3. Model Selection: We'll use a pre-trained convolutional neural network (CNN) as our base model. ResNet50, a popular CNN architecture trained on ImageNet, is a good choice for this task. We'll remove the final classification layer of ResNet50 and replace it with a new layer that outputs a single probability score, representing the likelihood that the image contains a car.

4. Training: We'll train the model using a binary cross-entropy loss function and an optimization algorithm such as Adam. We can start by freezing the pre-trained layers and training only the new classification layer for a few epochs. This will allow the model to quickly adapt to the new task. Then, we can unfreeze some of the later layers of ResNet50 and fine-tune them along with the classification layer. This will allow the model to further adapt the pre-trained features to the specific characteristics of the car detection task.

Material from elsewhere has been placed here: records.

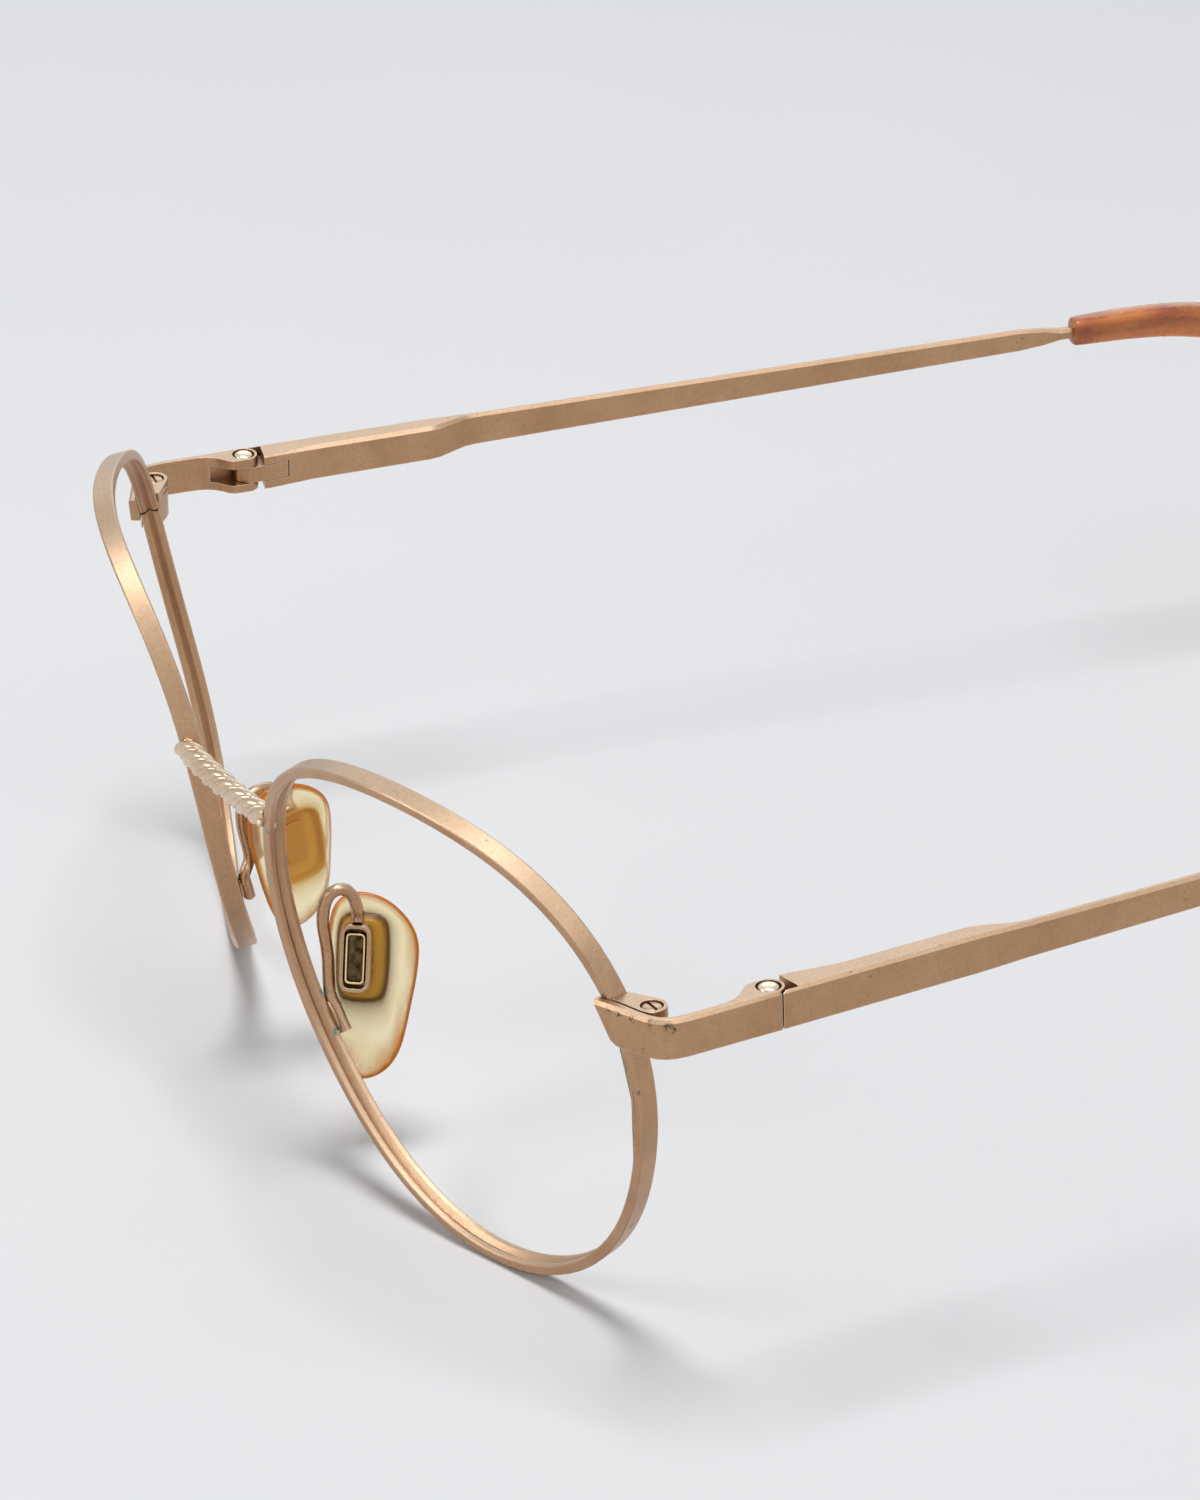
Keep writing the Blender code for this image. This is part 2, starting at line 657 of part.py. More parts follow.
def tip_shape():
    """The acetate tip: a long sleeve, closed at its far end, with a bore for the core wire."""
    end = temple_length()
    sizes = [(TIP_START, 1.05, 1.35), (TIP_START + 0.35, 1.18, 1.52)]
    for i in range(8):
        share = i / 7
        sizes.append((BEND_START + BEND_LONG * share, lerp(1.20, 1.36, share), lerp(1.53, 2.25, share)))
    sizes += [(end - 18.0, 1.42, 2.55), (end - 9.0, 1.40, 2.68), (end - 4.0, 1.28, 2.30)]
    sizes += [(end - 1.4, 1.00, 1.55), (end - 0.3, 0.60, 0.90), (end, 0.35, 0.50)]
    rings = [tip_ring(*size) for size in sizes]
    spare = CORE_RADIUS + 0.10
    bore = [CORE_END + 0.4] + [BEND_START + BEND_LONG * i / 8 for i in range(8, -1, -1)] + [TIP_START]
    for distance in bore:
        rings.append(tip_ring(distance, spare, spare))
    bm = loft(rings, closed=True)
    bm.faces.ensure_lookup_table()
    count = len(rings[0])
    web = bm.faces[(len(sizes) - 1) * count : len(sizes) * count]
    bmesh.ops.delete(bm, geom=web, context="FACES_ONLY")
    bmesh.ops.holes_fill(bm, edges=[edge for edge in bm.edges if edge.is_boundary], sides=0)
    return bm


def build_tip(side, word):
    make("temple_tip_" + word, tip_shape(), MATERIALS["acetate"], side, HINGE, PIVOT)


# Bridge


def strand_edge(reach, radius, away):
    """How far out a round strand comes, seen from the rope's axis at an angle away from its middle."""
    across = reach * math.sin(away)
    if abs(across) >= radius or math.cos(away) < 0:
        return 0.0
    return reach * math.cos(away) + math.sqrt(radius**2 - across**2)


def rope_section(turn):
    """The outline of the strands laid together, turned about the rope's axis."""
    sector = 2 * math.pi / ROPE_STRANDS
    fine_reach = math.sqrt((STRAND_RADIUS + FINE_RADIUS) ** 2 - STRAND_REACH**2)
    points = []
    for strand in range(ROPE_STRANDS):
        for share in (0.0, 0.12, 0.245, 0.335, 0.42, 0.50, 0.58, 0.665, 0.755, 0.88):
            angle = share * sector
            thick = strand_edge(STRAND_REACH, STRAND_RADIUS, min(angle, sector - angle))
            radius = max(thick, strand_edge(fine_reach, FINE_RADIUS, abs(angle - sector / 2)))
            here = turn + strand * sector + angle
            points.append((radius * math.cos(here), radius * math.sin(here)))
    return points


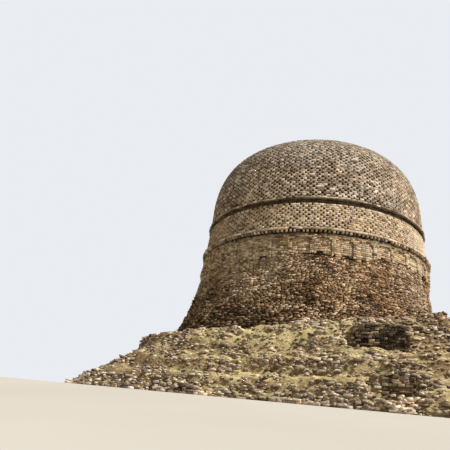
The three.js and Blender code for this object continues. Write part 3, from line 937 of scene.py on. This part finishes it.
class BareWall:
    """The place of a stretch of old wall, read from its CAD node."""

    def __init__(self, name):
        self.name = name
        self.side = QUADRANTS.index(name.split("_")[2])
        low, high = (np.array(corner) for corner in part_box(name))
        self.low = low[2]
        self.high = high[2]
        along, distance = self.plan(*((low + high) / 2)[:2])
        size = high - low
        self.length, self.thickness = (size[0], size[1]) if self.side % 2 == 0 else (size[1], size[0])
        self.along = along
        self.face = distance + self.thickness / 2

    def plan(self, x, y):
        """How far along the side, and how far out from the axis, some places lie."""
        turn = math.radians(90 * self.side)
        return x * math.cos(turn) + y * math.sin(turn), x * math.sin(turn) - y * math.cos(turn)

    def depth_in(self, x, y):
        """How far inside the ends of the wall a place in front of it lies, below zero beside or behind."""
        along, distance = self.plan(x, y)
        return self.length / 2 - abs(along - self.along) if distance > self.face - 0.25 else -FAR


WALLS = [BareWall(name) for name in sorted(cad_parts) if name.startswith(("foot_wall_", "bare_wall_"))]
NICHES = [wall for wall in WALLS if wall.name.startswith("bare_wall_")]


def ledges(azimuth, z):
    """How far the slope has crept up or down into ledges."""
    points = spot(azimuth, SLOPE_RADIUS, z)
    phase = (z / LEDGE + 1.1 * wander(points, 601, 4.5, 0.2)) % 1.0
    strength = np.clip(0.5 + 0.9 * wander(points, 602, 2.6), 0, 1) * np.clip(z / 0.5, 0, 1)
    creep = np.where(phase < 0.7, 0.5 - phase / 0.7, (phase - 0.7) / 0.3 - 0.5)
    return LEDGE_RELIEF * strength * creep


def height_on(tree, x, y):
    """The height at which a ray from above meets a surface."""
    hit = tree.ray_cast(Vector((x, y, FAR)), DOWN)[0]
    return hit.z if hit else 0.0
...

5. Evaluation: After training, we need to evaluate the model's performance on a held-out test set. Common evaluation metrics for binary classification include precision, recall, F1-score, and area under the ROC curve (AUC). We can also visualize the model's predictions on a set of test images to get a qualitative understanding of its performance.

Conclusion

Negative examples are an indispensable component of training a yes/no image classification neural network. They provide the necessary context for the model to learn what the target object is not, preventing biases and improving generalization. Selecting and preparing negative examples requires careful consideration of the task at hand and the characteristics of the data. Strategies such as random sampling, hard negative mining, class-balanced sampling, and the use of contextual and synthetic negatives can significantly enhance model performance. When dealing with limited positive examples, transfer learning offers a powerful approach to leverage pre-trained knowledge and achieve state-of-the-art results. By mastering the art of negative example selection and preparation, we can build robust and accurate image classification models that excel in real-world applications.